TORONTO -- Expectations are high that the provinces will reach an agreement later today in Toronto to dismantle long-standing trade barriers that have been a headache for businesses and consumers.

Ontario Economic Development Minister Brad Duguid says he fully anticipates his federal and provincial counterparts to agree on a proposal that seeks to open up the flow of goods and create jobs.

Duguid, who also serves as chairman of internal trade renewal renegotiations, says the premiers will have the final say on whether to sign or revise a proposal that has been worked on for about two years.

Saskatchewan Trade Minister Jeremy Harrison says considerable progress has been made and he is also optimistic a deal will be reached that can be passed on the premiers for their approval when they convene for their annual meeting later this month in Whitehorse, Yukon.

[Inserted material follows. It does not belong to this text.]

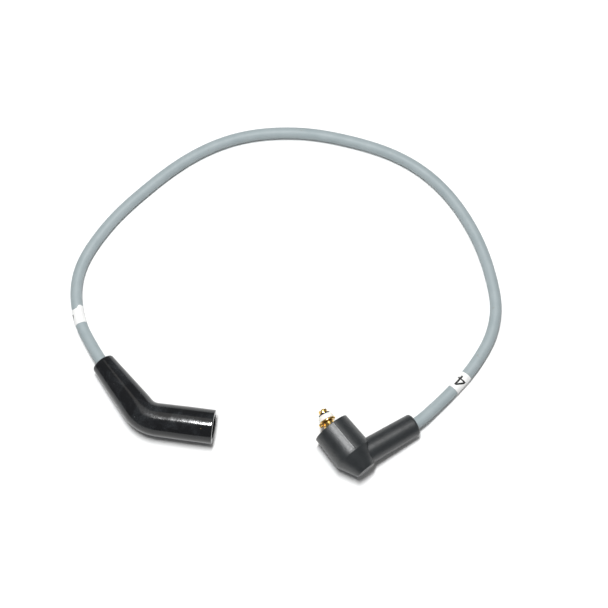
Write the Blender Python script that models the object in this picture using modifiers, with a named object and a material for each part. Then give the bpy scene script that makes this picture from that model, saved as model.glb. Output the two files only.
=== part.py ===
"""High-tension ignition lead: a 7 mm cable with a bent plug boot on one end and an elbow boot with a
snap-in brass contact on the other.

The lead lies on the plane Z = 0, as it would on a bench. X runs from the plug boot to the contact boot,
Y runs away from the boots into the cable's loop, and the origin is under the middle of the two boots.
"""
import math

import bmesh
import bpy
import numpy as np
from mathutils import Matrix, Vector

MM = 0.001

# ---- cable, outside to inside: each layer clears the next by a modelling gap ----
JACKET_R = 3.5
JACKET_WALL = 0.75
BRAID_R = 2.45
BRAID_WALL = 0.25
INSULATION_R = 1.9
INSULATION_WALL = 0.75
CORE_R = 0.85
CORE_TAIL = 1.3           # bare core past the cut end of the jacket
CABLE_STEP = 14.0         # spacing of the cable's cross sections
CABLE_REST_Z = 3.58       # centreline height where the cable lies on the bench
MARKER_GAP = 0.12
MARKER_WALL = 0.2

# ---- plug boot: two straight legs with a bend of about 45 degrees between them ----
PLUG_BEND = Vector((-64.52, -1.6, 10.4))
PLUG_CABLE_LEG = 44.4
PLUG_MOUTH_LEG = 40.6
PLUG_CABLE_AZIMUTH = 127.9     # from the bend towards the cable
PLUG_MOUTH_AZIMUTH = -7.5      # from the bend towards the mouth
PLUG_CABLE_Z = 7.4
PLUG_MOUTH_Z = 10.15
PLUG_CABLE_R = 7.1
PLUG_BEND_R = 9.8
PLUG_MOUTH_R = 10.1
PLUG_BEND_RADIUS = 17.0
PLUG_MOUTH_BORE_R = 7.25
PLUG_MOUTH_BORE_DEPTH = 25.0
CABLE_BORE_R = 3.85
FERRULE_POCKET_R = 4.9
SOCKET_POCKET_R = 5.7

# ---- crimp terminals ----
CABLE_IN_PLUG = 28.0           # jacket length held inside the plug boot
CABLE_IN_ARM = 24.0            # jacket length held inside the contact boot's arm
FERRULE_R = 4.35
FERRULE_BORE_R = 3.85
FERRULE_LENGTH = 11.0
FERRULE_FLOOR = 1.2
CABLE_END_GAP = 1.7            # from the jacket's cut end to the ferrule's floor
NECK_R = 1.7
SOCKET_R = 4.3
SOCKET_BORE_R = 3.3
SOCKET_START = 3.0             # from the bend, along the mouth leg
SOCKET_LENGTH = 11.5
SOCKET_SLOT = 0.9
CLIP_WIRE_R = 0.35
CLIP_R = 5.0

# ---- contact boot: a big socket with a coned back and an arm for the cable ----
BOOT_MOUTH = Vector((44.58, -7.8, 12.0))
BOOT_AZIMUTH = 128.5           # the socket's axis, pointing out of the mouth
BOOT_MOUTH_R = 11.4
BOOT_SHOULDER_R = 12.0
BOOT_SHOULDER = 20.8           # from the mouth to the start of the cone
BOOT_LENGTH = 32.6
BOOT_END_R = 6.2
BOOT_BORE_R = 9.25
BOOT_BORE_DEPTH = 19.0
ELBOW_DEPTH = 23.0             # from the mouth to where the arm's axis crosses
ARM_AZIMUTH = 31.4
ARM_LENGTH = 40.7
ARM_ELBOW_R = 7.6
ARM_END_R = 7.0
ARM_END_Z = 7.05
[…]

Deron Bilous, Alberta's trade minister, was more circumspect ahead of today's meeting, saying any trade deal would have "far-reaching" implications and he wants to take the time to make sure the deal is in the interests of his province and the country.

An internal trade agreement was signed in 1994, but Bank of Canada governor Stephen Poloz has said that Canada's internal trade is actually less free in many respects than its external trade.

One frequently cited example of the effect of interprovincial barriers is how they restrict the export of beer around the country.